### DATA EXTRACT
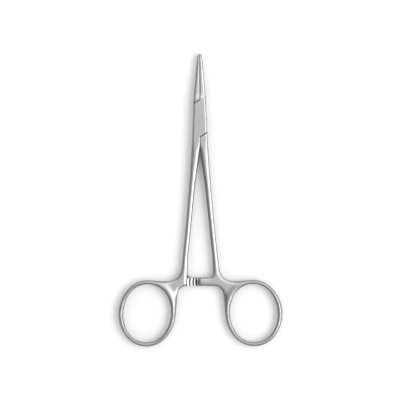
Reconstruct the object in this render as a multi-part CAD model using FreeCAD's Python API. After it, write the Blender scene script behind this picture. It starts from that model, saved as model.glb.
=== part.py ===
import FreeCAD, Part

import math
import os

# Mosquito hemostat: straight artery forceps with a box lock, a ratchet and two finger rings.
# It lies flat. +Y runs from the lock to the jaw tips, +X to the right, +Z up.
# The origin is on the lock pin's axis, in the plane that the box lock rests on. Millimetres.

# Overall reach, measured from the lock pin's axis
tip_reach = 27.6
handle_reach = 97.4

# Box lock: two cheeks of the female half with the male half's tenon between them
box_thickness = 4.2
cheek_thickness = 1.3
box_top = 7.95
box_bottom = 9.0
box_shoulder_drop = 1.6
box_half_width_top = 2.6
box_half_width_bottom = 3.3
box_edge_round = 0.9
box_inner_round = 0.3
face_grind = 0.1
tenon_half_width = 1.9

# Lock pin, peened into countersunk cheeks and ground flush
pin_radius = 1.0
pin_head_radius = 1.35
pin_head_depth = 0.45

# Jaws
jaw_root_half_width = 2.45
jaw_tip_half_width = 1.0
jaw_root_thickness = 3.5
jaw_tip_thickness = 1.7
jaw_root_blend = 2.6
jaw_nose_length = 0.95
jaw_root_roundness = 0.35
jaw_roundness = 0.85
jaw_inner_round = 0.1
parting_overlap = 0.8
serration_pitch = 0.55
serration_depth = 0.22
serration_root_land = 1.2
serration_tip_land = 0.6

# Shanks
crotch_drop = 13.0
shank_crotch_thickness = 4.1
shank_width_fade = 4
shank_stations = 3
shank_foot_width = 2.3
shank_foot_half_spread = 7.4
shank_inward_bow = 0.3
shank_corner_fade = 6
forging_thickness = 3.0
forging_round = 0.9
underside_bevel = 0.55

# Finger rings
ring_side_from_axis = 10.6
ring_opening_width = 20.5
ring_opening_height = 25.0
ring_bar_side = 1.95
ring_bar_end = 1.65
ring_end_tightening = 0.85
ring_inner_bevel = 0.5
ring_lean = 5.0

# Yokes, where each shank spreads into its ring
yoke_height = 11.1
yoke_outer_reach = 5.4
yoke_top_dip = 0.5
foot_bend_reach = 1.5
foot_overlap = 2.0

# Ratchet
ratchet_root_from_axis = 5.7
ratchet_bar_height = 3.5
ratchet_bar_reach = 6.6
ratchet_bar_end_round = 1.1
ratchet_root_fillet = 2.2
ratchet_edge_bevel = 0.45
ratchet_below_ring_top = 2.45
ratchet_tooth_pitch = 1.47
ratchet_tooth_depth = 0.5
ratchet_step_run = 0.35
ratchet_tooth_count = 4
ratchet_first_tooth = 1.4
ratchet_tooth_arc = 5.0

# Motion and fits
opening_angle = 45.0
opening_relief = 1.5
pin_running_clearance = 0.03
tenon_face_clearance = 0.05
tenon_side_clearance = 0.06
shoulder_gap = 0.1
parting_gap = 0.08
ratchet_crest_clearance = 0.04

# Places worked out from the sizes above
mid_height = box_thickness / 2
jaw_root_y = box_top + jaw_root_blend
nose_y = tip_reach - jaw_nose_length
ring_end_radius = ring_opening_width / 2 - ring_end_tightening
ring_half_width = ring_opening_width / 2 + ring_bar_side
ring_half_height = ring_opening_height / 2 + ring_bar_end
ring_centre = FreeCAD.Vector(ring_side_from_axis + ring_half_width, ring_half_height - handle_reach, 0)
ring_top_y = ring_centre.y + ring_half_height
shank_foot_reach = -ring_top_y - yoke_height
ratchet_low_y = ring_top_y - ratchet_below_ring_top
forging_low = mid_height - forging_thickness / 2
forging_top = mid_height + forging_thickness / 2
beyond = 2 * handle_reach

# Length that counts as nothing when edges are compared
tiny = 1e-4

# Share of a quarter ellipse's sides at which its control points stand
quarter_share = 0.5523

# Turns from a nose's foot towards its tip at which its sections stand, in degrees
nose_turns = (0, 40, 75)

# Turn that the cutter of a tooth sweeps, in degrees
tooth_sweep = 90


def vec(x, y, z=0.0):
    return FreeCAD.Vector(x, y, z)


def line(start, end):
    return Part.LineSegment(start, end).toShape()


def bezier(*poles):
    curve = Part.BezierCurve()
    curve.setPoles(list(poles))
    return curve.toShape()


def quarter(start, corner, end):
    """A quarter of a circle or an ellipse from start to end, whose tangents meet at corner."""
    if abs((corner - start).Length - (corner - end).Length) < tiny:
        return tangent_arc(start, corner, end)
    near_start = start + (corner - start) * quarter_share
    near_end = end + (corner - end) * quarter_share
    return bezier(start, near_start, near_end, end)


def tangent_arc(start, corner, end):
    """The circular arc from start to end whose tangents meet at corner, equally far from both."""
    middle = (start + end) / 2
    inward = middle - corner
    half_chord = (end - start).Length / 2
    tangent = (corner - start).Length
    radius = half_chord * tangent / inward.Length
    sagitta = math.hypot(radius, tangent) - radius
    return Part.Arc(start, corner + inward / inward.Length * sagitta, end).toShape()


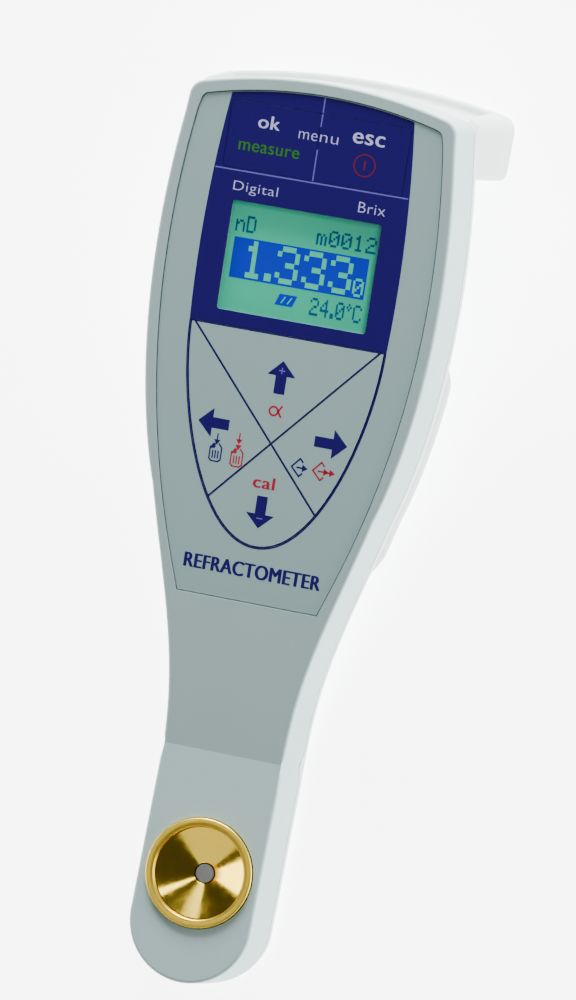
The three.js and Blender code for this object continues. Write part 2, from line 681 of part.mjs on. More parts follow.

### WORK TO BE COMPLETED
Where a line of the data holds "Blender", show that line.

### ANSWER FOR THIS EXERCISE
Reconstruct the object in this render as a multi-part CAD model using FreeCAD's Python API. After it, write the Blender scene script behind this picture. It starts from that model, saved as model.glb.
The three.js and Blender code for this object continues. Write part 2, from line 681 of part.mjs on. More parts follow.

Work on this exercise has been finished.